La mort d’Helmut Kohl, « le chancelier de l’unité allemande »

Chef du gouvernement allemand de 1982 à 1998, Helmut Kohl est mort, le vendredi 16 juin, dans sa maison d’Oggersheim, près de Ludwigshafen. Il était âgé de 87 ans. Après l’ouverture du mur de Berlin le 9 novembre 1989, il a négocié avec les quatre puissances victorieuses du IIIème Reich la réunification de l’Allemagne. Victime d’une chute et d’un accident vasculaire cérébral en 2008, il n’apparaissait que plus rarement en public.

Helmut Kohl en février 1990
Der Spiegel

Grandeur et décadence de l’homme d’Etat. La vie d’Helmut Kohl aura illustré parfaitement l’adage. Il avait commencé sa carrière comme un politicien de province. Peu de ses collègues et peu d’observateurs lui accordaient un destin international quand il est arrivé au pouvoir en 1982.
Pendant ses seize ans à la chancellerie, il a pourtant donné toute la mesure de ses qualités de tacticien qui lui permirent d’écarter tous ses rivaux. Mais il sut aussi saisir son destin au moment de la chute du mur de Berlin. Pour mériter le titre de « chancelier de l’unité » qu’avait porté Bismarck avant lui en 1871. Contrairement au « chancelier de fer », Helmut Kohl a réunifié l’Allemagne sans guerre, en bonne intelligence avec ses voisins.

Sauvé par la chute du Mur

En 1989 sa situation était précaire. Son pouvoir était contesté et ses amis chrétiens-démocrates craignaient la perspective des élections prévues en 1991. Ils le pressaient de céder sa place à Wolfgang Schäuble, alors ministre de l’intérieur, qui faisait figure de dauphin. Helmut Kohl a été sauvé par la révolte populaire en Allemagne de l’Est. Son art de la politique qu’amis comme adversaires avaient sous-estimé lui permit de se hisser à la hauteur du statut d’homme d’Etat. Il a saisi l’occasion qui se présentait d’écrire l’Histoire.
Avant 1989, Helmut Kohl était comme la grande majorité des chrétiens-démocrates.
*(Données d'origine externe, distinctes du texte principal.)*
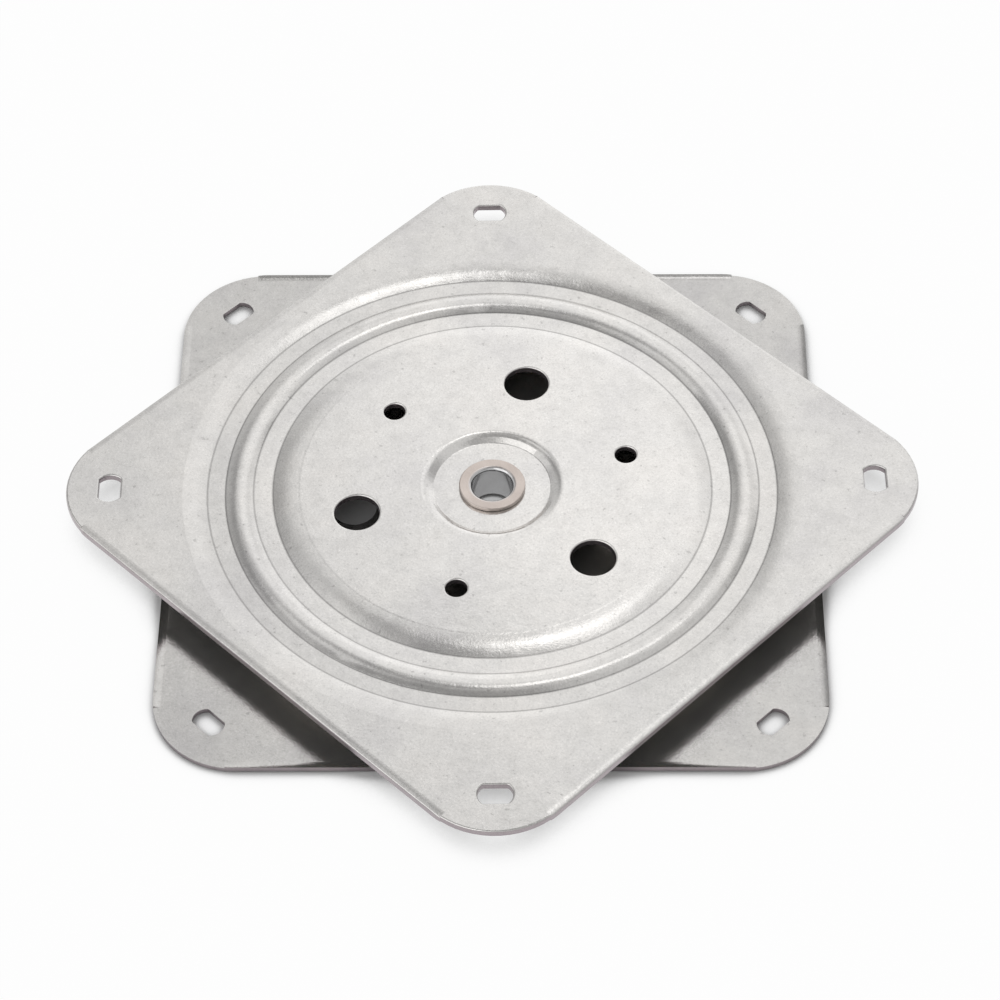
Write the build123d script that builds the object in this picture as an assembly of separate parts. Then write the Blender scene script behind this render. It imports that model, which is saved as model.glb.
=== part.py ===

Dans ses discours, il n’omettait jamais de revendiquer la fin de la division qui coupait l’Allemagne en deux depuis 1949, entre la République fédérale à l’ouest et la République démocratique à l’est. Mais peu croyaient vraiment que l’Union soviétique abandonnerait un jour ses vassaux est-européens et autoriserait la création d’une Allemagne réunifiée au centre du Vieux continent. Ils y voyaient même un avantage que Kohl lui-même avait ainsi formulé : il faut protéger les Allemands contre eux-mêmes. La division était une garantie contre la tentation de la folie des grandeurs.

L’occasion Gorbatchev

L’arrivée de Mikhaïl Gorbatchev au pouvoir au Kremlin libéra les énergies dans les démocraties dites populaires de l’Europe de l’Est. Après la Pologne et la Hongrie, les Allemands de l’Est saisirent l’occasion de réclamer la fin des vieux apparatchiks, la démocratisation de la RDA et la liberté de circulation entre les deux Etats allemands. La réunification ne faisait pas partie de leurs premières revendications. « Wir sind das Volk », criaient les manifestants de Berlin-Est, de Leipzig ou de Dresde.

Helmut Kohl eut l’intelligence de ne pas précipiter les événements tout en mettant en œuvre une stratégie conduisant à la réunification. Il proposa d’abord un « programme en dix points pour le dépassement de la division de l’Allemagne et de l’Europe ». Il n’en avait parlé à personne, pas même à son allié Hans-Dietrich Genscher, ministre des affaires étrangères et chef du parti libéral. Ni à François Mitterrand avec lequel il avait pourtant au fil des ans développé une relation de confiance. Le président français s’en trouva « ulcéré ».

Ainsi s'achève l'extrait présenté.